Prices do not include any taxes, freight, duties or levies including, but not limited to, export, sales, use, excise, or value-added taxes that may be applicable to the Products. Any tax, custom duty, fee, levy and charge of any kind which would be payable in the Purchaser's country or to any authority of the Purchaser's country shall be borne by the Purchaser.

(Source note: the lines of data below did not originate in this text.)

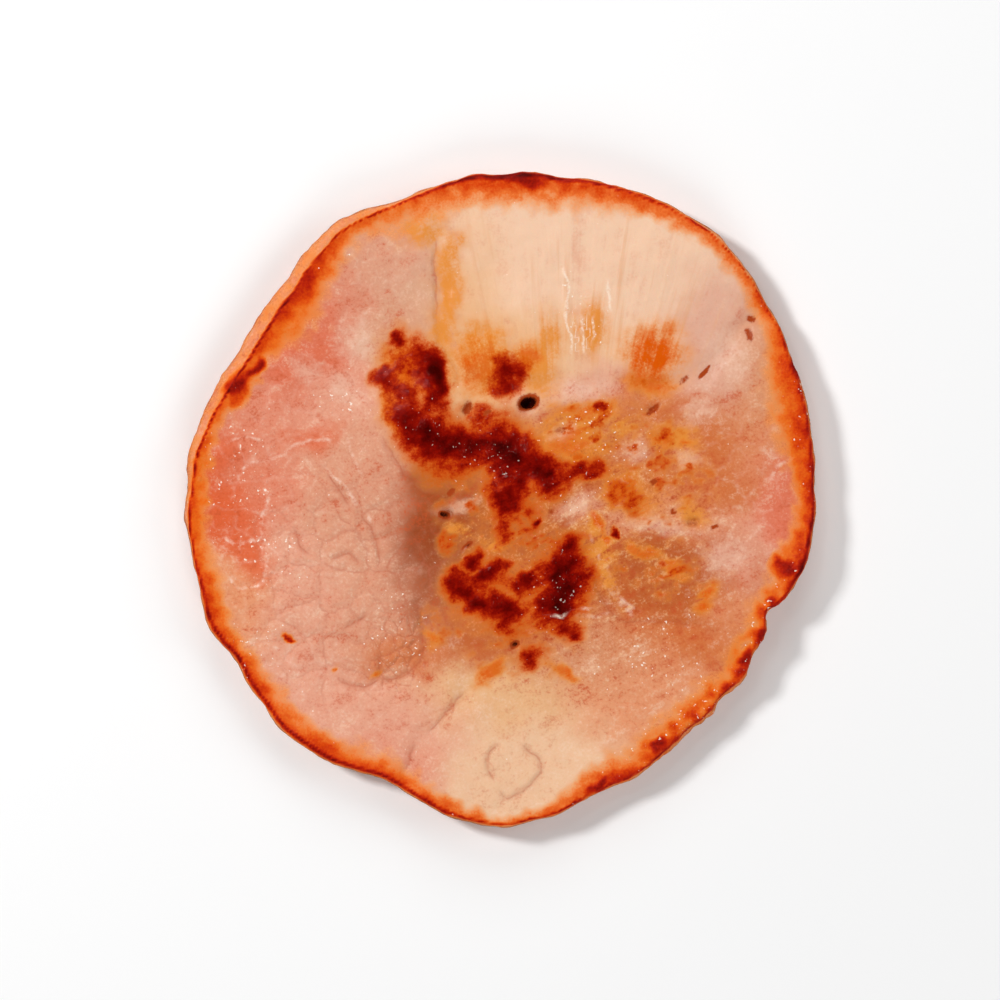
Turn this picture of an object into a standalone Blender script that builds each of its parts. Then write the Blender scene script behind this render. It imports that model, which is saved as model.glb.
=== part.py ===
"""One fried slice of canadian bacon, the round cured pork loin cut across its grain.

Metres, +Z up. X runs to the right and Y away, as the slice is seen from above. The origin is on the
surface that the slice lies on, under the middle of its bounding box.
"""

import math
import random

import bmesh
import bpy
from mathutils import Vector, noise

MM = 0.001
TAU = 2 * math.pi

# The slice: a disc a little wider one way, thickest in the middle.
MEAN_RADIUS = 41.9 * MM
THICKNESS = 4.6 * MM
THINNING_AT_RIM = 0.5 * MM

# Swells (+) and flats (-) of the outline: direction in degrees, height, spread in degrees.
OUTLINE_SWELLS = (
    (55, 3.4 * MM, 28),
    (83, 0.6 * MM, 4),
    (95, 1.1 * MM, 7),
    (120, 1.3 * MM, 7),
    (148, -1.7 * MM, 17),
    (173, 0.4 * MM, 9),
    (204, 0.8 * MM, 4),
    (211, -0.5 * MM, 6),
    (230, 0.5 * MM, 7),
    (247, -1.4 * MM, 9),
    (270, 1.8 * MM, 12),
    (318, -2.1 * MM, 28),
    (331, -0.7 * MM, 5),
    (337, -2.3 * MM, 3),
)

# The rim puckers all round, and is ragged where it fried crisp.
PUCKER_WAVES = (13, 19, 26, 33, 41)
PUCKER = 0.13 * MM
CRISP_PUCKER = 0.18 * MM
CRISP_SIDE = (322, 26)

# How far the rim curls up off the surface: direction, height, spread.
LEAST_LIFT = 0.35 * MM
RIM_LIFTS = (
    (150, 1.2 * MM, 42),
    (338, 0.9 * MM, 34),
    (250, 0.5 * MM, 25),
    (60, 0.3 * MM, 30),
)
FLAT_SHARE = 0.58

# The side wall bulges past the cut faces: how far their edges lie inside the widest line.
TOP_INSET = 0.4 * MM
WALL_SHOWS = ((135, 1.0 * MM, 18), (160, 1.2 * MM, 14), (308, 0.5 * MM, 12))
BOTTOM_INSET = 0.8 * MM
WIDEST_AT = 0.42
UPPER_WALL_RINGS = 4
LOWER_WALL_RINGS = 3
EDGE_TURN = math.radians(28)

# Relief of the upper face.
LIP_HEIGHT = 0.28 * MM
LIP_WIDTH = 1.3 * MM
SWELL_HEIGHT = 0.34 * MM
SWELL_LENGTH = 15 * MM
CRUST_HEIGHT = 0.4 * MM
CRUST_GRAIN = 2.6 * MM
SEAM_DEPTH = 0.38 * MM
SEAM_WIDTH = 1.2 * MM

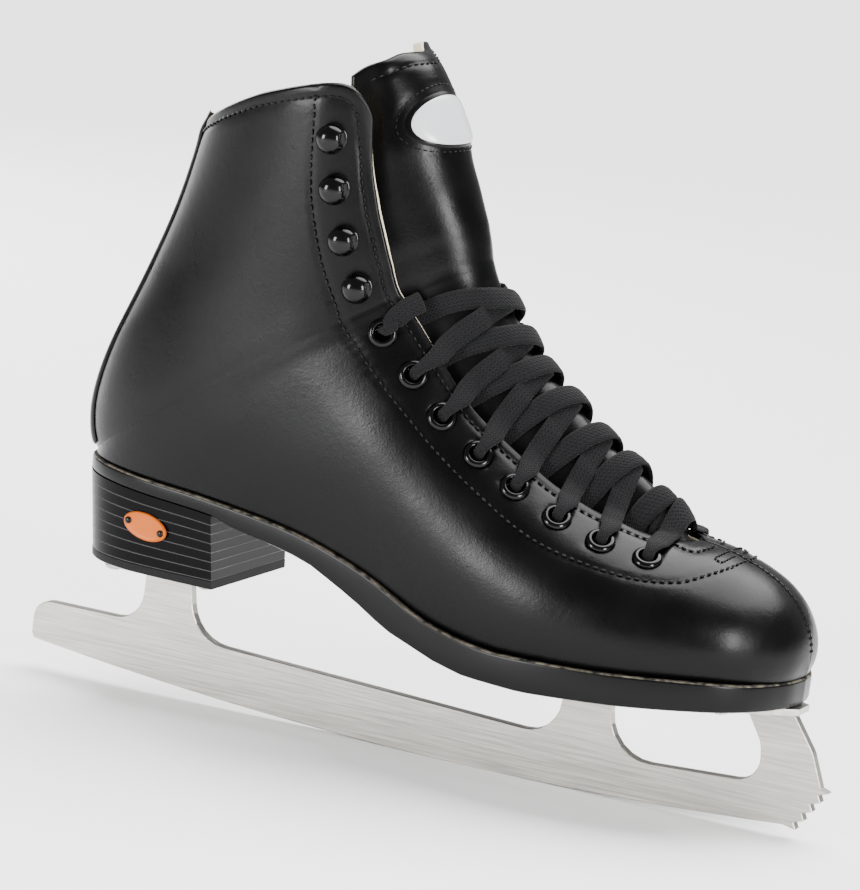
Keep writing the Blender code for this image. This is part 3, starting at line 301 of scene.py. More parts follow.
# ---------------------------------------------------------------- camera
def add_camera():
    """Eye at 23 degrees toward the toe from the outer side, 10 degrees up, picture rolled clockwise."""
    around, up_angle, roll, distance = math.radians(23), math.radians(10), math.radians(7.15), 1.5
    target = Vector((-0.0075, 0, 0.1061))
    back = Vector((math.sin(around) * math.cos(up_angle), -math.cos(around) * math.cos(up_angle),
                   math.sin(up_angle)))
    right = Vector((math.cos(around), math.sin(around), 0))
    up = back.cross(right)
    x_axis = right * math.cos(roll) + up * math.sin(roll)
    y_axis = up * math.cos(roll) - right * math.sin(roll)
    data = bpy.data.cameras.new("camera")
    data.sensor_fit = "HORIZONTAL"
    data.sensor_width = 36
    data.lens = 185.2
    data.clip_end = 200
    camera = bpy.data.objects.new("camera", data)
    camera.matrix_world = Matrix.Translation(target + back * distance) @ Matrix(
        (x_axis, y_axis, back)).transposed().to_4x4()
    bpy.context.scene.collection.objects.link(camera)
    bpy.context.scene.camera = camera


add_camera()


# ---------------------------------------------------------------- materials
def principled(name, colour, roughness, metallic=0.0, **extra):
    made = bpy.data.materials.new(name)
    made.use_nodes = True
    shader = made.node_tree.nodes["Principled BSDF"]
    shader.inputs["Base Color"].default_value = (*colour, 1)
    shader.inputs["Roughness"].default_value = roughness
    shader.inputs["Metallic"].default_value = metallic
    for key, value in extra.items():
        shader.inputs[key.replace("_", " ")].default_value = value
    return made


def node(material, kind, **values):
    made = material.node_tree.nodes.new(kind)
    for key, value in values.items():
        if key in made.inputs:
            made.inputs[key].default_value = value
        else:
            setattr(made, key, value)
    return made


def wire(material, *pairs):
    for start, end in pairs:
        material.node_tree.links.new(start, end)


def shader_of(material):
    return material.node_tree.nodes["Principled BSDF"]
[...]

12. LIMITATION OF LIABILITY

BPP shall not be liable for any loss of use, interruptions of business or any indirect, special, incidental, or consequential damages of any kind (including lost profits) regardless of the form of action whether in contract, tort (including negligence) and strict product liability or otherwise, even if BPP has been advised of the possibility of such damages.

13. ASSIGNMENT

Purchaser may not assign this contract, or any of its rights or obligations hereunder, without the prior written approval of BPP

14. MODIFICATION

These terms and conditions constitute the entire agreement between BPP and the Purchaser relating to the sale of the products and supersedes all prior or contemporaneous communications, representations or agreements either oral or written, with respect to the subject matter hereof. Any representations or statements of any kind made by any representative of BPP which are not stated herein shall not be binding upon BPP. No addition to or modification of any provisions upon the face or reverse hereof shall be binding upon BPP unless made in writing and signed by a duly authorized representative of BPP

15. APPLICABLE LAW AND JURISDICTION

- These terms and conditions of sale shall be governed by the Italian law. Any dispute arising out of or in connection with these terms and conditions shall be submitted to the jurisdiction and competence of the court of Parma, Italy. The Purchaser agrees that it may initiate and maintain legal actions or proceedings against BPP only in the court of Parma, Italy and the Purchaser hereby irrevocably waive any right the Purchaser may have to commence any action or proceeding against BPP in the courts of any other country.